交通運輸・観光産業の労働者組織、コロナ禍での現場の実態と公共交通の重要性を訴え、GoTo再開時の制度設計に要望

陸・海・空の交通運輸・観光産業で働く労働者の大産業別組織である交運労協(全日本交通運輸産業労働組合協議会)は、コロナ禍で人々の生活と移動を支える現場の実態と、安全確保に向けた横断的な取り組みを発信するドキュメンタリー短編動画「KeyWorkers(キーワーカーズ)」を制作し、その発表記者会見を開催した。

会見では、動画の制作背景としてコロナで大打撃を受けている交通運輸・観光産業の現状を説明。交運労協議長の住野敏彦氏は、「懸命に感染対策に励み、希望をもって働く現場の声をまとめた。安全確保に向けた横断的な取り組みを社会に発信していくことが必要。現場の実態をキャッチし、様々な角度で議論が起きればありがたい」と動画制作の趣旨を述べた。

交運労協事務局次長の慶島譲治氏は、「今回のパンデミックによる雇用危機の特徴は、負の影響が特定産業に集中していること」と、交通運輸・観光産業の影響の大きさを強調。交運労協の産業には専門性の高い職種が多く、雇用維持の重要性が高い。雇用調整助成金で守られている部分はあるものの、特に私鉄やバスなどでは「各種手当など基準外賃金に依存する産業であり、(雇調金では)従事者の生活は厳しい」と特殊な側面もあるという。

また、需要回復策のGoTo事業については、私鉄総連のアンケートで回収できた188社の38.9%が「効果なし」と回答。慶島氏は、GoToはマイカー利用が多いことがその理由で、慶島氏は「公共交通が過度に危険視される風潮があるが、ガイドラインを遵守することで安心して利用できる。GoTo再開時には公共交通の利用を促す制度設計にできないかと思っている」との考えも示した。

このほか慶島氏は、不特定多数の人と接する機会の多い職種であることから、従事者の家族が地域や学校でいわれなき偏見や差別を受けることもあると明かした。

住野氏は、交通運輸の利用やGoToが感染拡大の要因としてクローズアップされてきたことに「確かにその要因はあると思う」としながらも、公共交通でクラスターは発生しておらず、各事業者が公共交通の安心利用に向けた取り組みを推進してきたことを説明。「問題は感染防止の徹底したルール作りと、個人のモラルの啓発運動をしっかりすること」との考えも強調した。

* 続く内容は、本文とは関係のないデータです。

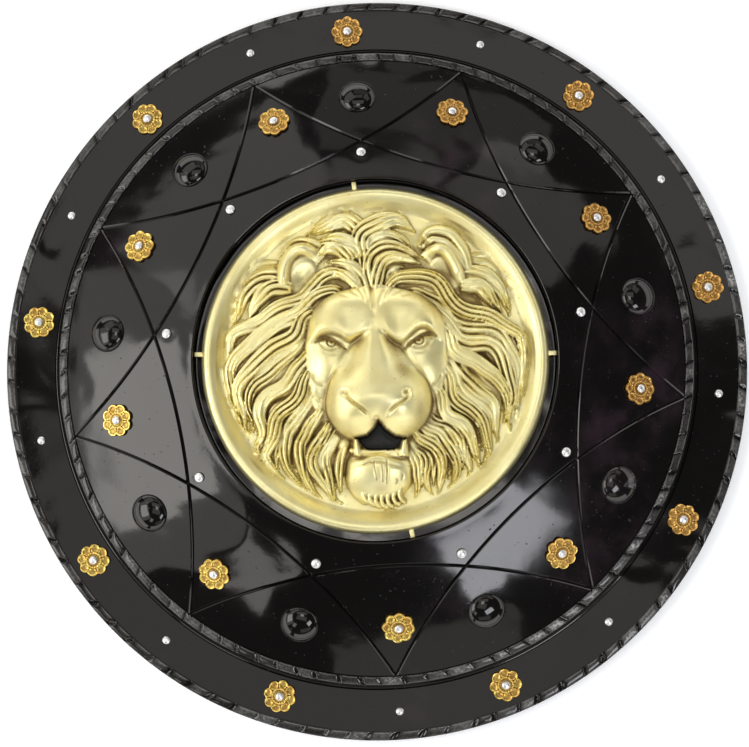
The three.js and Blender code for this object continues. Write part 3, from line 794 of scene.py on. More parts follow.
# the ears: rim, hollow and the shell under them
ears = [
    ((-69, 50, -73, 62, -71, 76, -63, 86, -53, 86, -44, 78),
     (-57, 65, 9.5, 13, -0.6), (-60, 68, 14.5, 19, -0.3)),
    ((41, 79, 48, 87, 56, 85, 62.5, 76, 67, 65, 71, 54),
     (53, 69, 9, 12, 0.75), (57, 71, 14.5, 19, 0.35)),
]


def earHeight(x, y, rim, hollow, shell):
    floor = medallion["dishFloor"]
    whole = swell(x, y, *shell[:4], 0.5, shell[4])
    height = np.where(whole > 0, floor + 4 + 10 * whole - 8 * bell(x, y, *hollow), 0)

    def roll(far, share):
        return np.maximum(0, 1 - (far / 6.3) ** 2) ** 0.9 * ease(0, 0.25, share) * ease(1, 0.7, share)
    return raised(height, lineField(x, y, rim, 6.5, roll), floor + 6.5, 10.5)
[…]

ショートムービーのほか、従事者のインタビューや安全対策を紹介する特設サイトも開設

社会の『鍵』となる大事な働き手

今回のドキュメンタリー短編動画「KeyWorkers」には、鉄道やバス、タクシー、トラック、船舶、港湾、航空、観光など、コロナ禍でも生活と移動を支える従事者がいることを広く発信するとともに、こうした現場で働く従事者へのエールも込めた。動画内では交運労協からのメッセージとともに、交通運輸・観光産業の7産業から14名の従事者が仕事への思いを述べるとともに、安心安全への取り組みを紹介している。

「我々には、指定公共交通機関として運行する交通運輸産業がある一方で、不要不急といわれた観光産業もある。しかし、健康で文化的な生活を保障する意味で観光産業は重要。社会の『鍵』となる大事な働き手であるという意味を、『キーワーカー』に込めた。すべての職業に価値があり、その労働の尊さを、我々のあらゆる媒体を使って伝えていきたい」(慶島氏)という。

交運労協では同動画と同時に、各産業の従事者へのインタビューと各産業の安全への取り組みをまとめた特設サイトも公開。YouTube上に設けた公式アカウントやSNSなどで発信していく。

なお、交運労協では今後、コロナに関する各構成員の意見を取りまとめ、政府に対して、地方創生臨時交付金の使途に関する緊急要請を行う予定。また、医療従事者から先行接種が始まるといわれているワクチンについても、交運労協の産業従事者への優先接種を要請する方針だ。